Pourquoi on n’est pas parvenu à un accord sur les deux autres questions à l’origine mis sur l’ordre du jour du Synode: l’autocéphalie et la manière de sa proclamation, et les Diptyques (l’ordre de préséance des 14 Eglises orthodoxes)?
Comme je l’ai déjà dit, la méthodologie retenue en 1976 était fondée sur le principe du consensus et non de la majorité. Ceci implique que toutes les Églises doivent être d’accord à l’unanimité sur un texte. Ce ne fut pas le cas pour les textes sur l’autocéphalie et sur les diptyques. C’est pourquoi ces thèmes qui nécessitent un mûrissement dans la réflexion des Églises locales orthodoxes ont été reportés à un concile ultérieur et ne figurent pas à l’ordre du jour du saint et grand concile convoqué en juin prochain.

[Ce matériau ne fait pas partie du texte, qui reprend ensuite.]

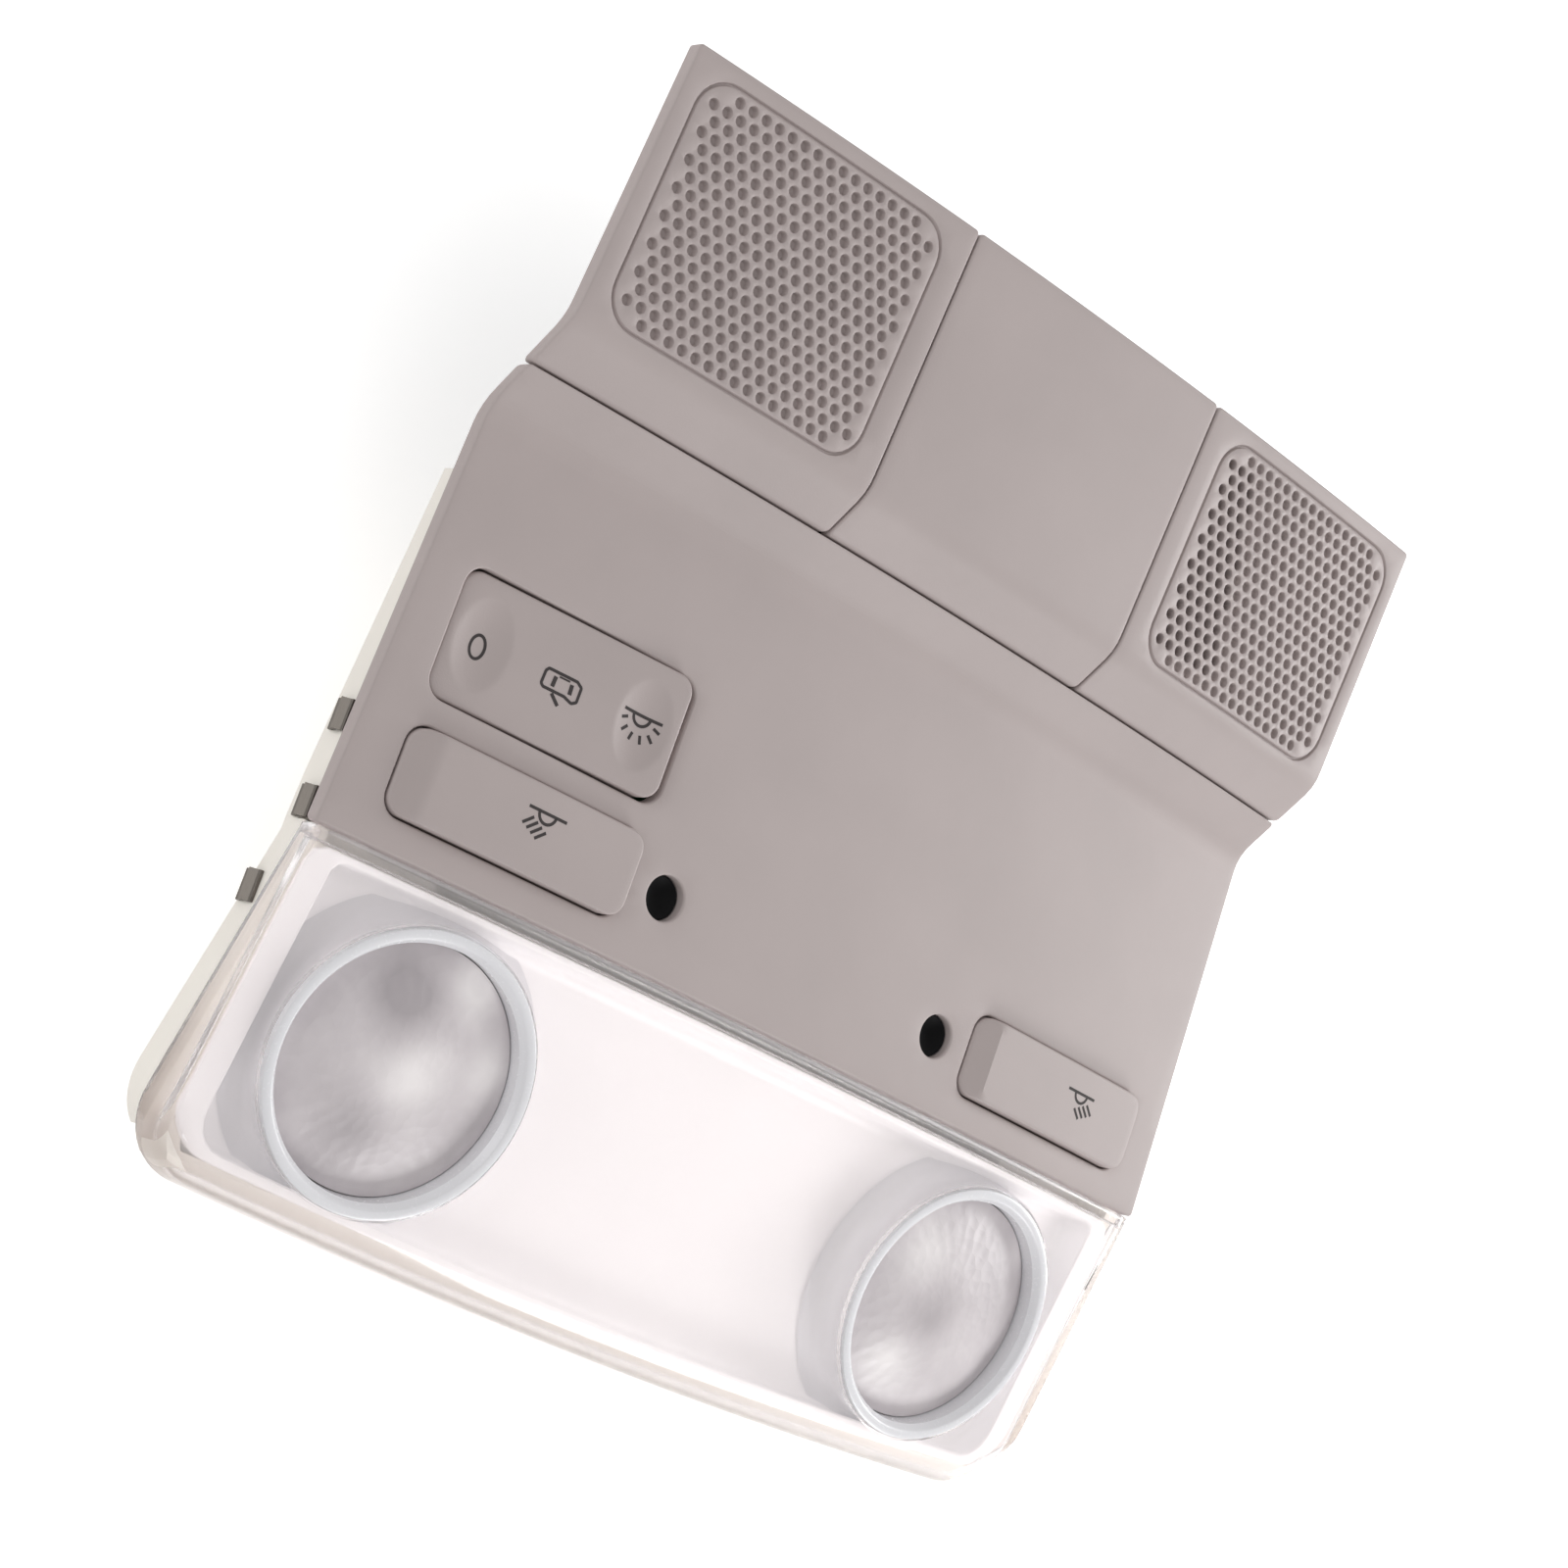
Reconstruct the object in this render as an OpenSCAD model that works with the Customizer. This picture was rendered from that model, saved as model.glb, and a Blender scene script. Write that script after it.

Comment pensez-vous que l’Eglise catholique doit accompagner le Synode?
Avant tout par la prière. Nous connaissons des communautés qui prient déjà depuis fort longtemps pour le succès de la préparation du concile. Nous les remercions, et nous nous recommandons à la prière de tous pour le succès du concile. Par ailleurs, des observateurs seront invités à assister à l’ouverture et à la clôture du concile, de même que des journalistes accrédités, ce qui permettra de maintenir un lien entre le concile et le reste du monde chrétien et du monde en général et pour eux de suivre les travaux du concile.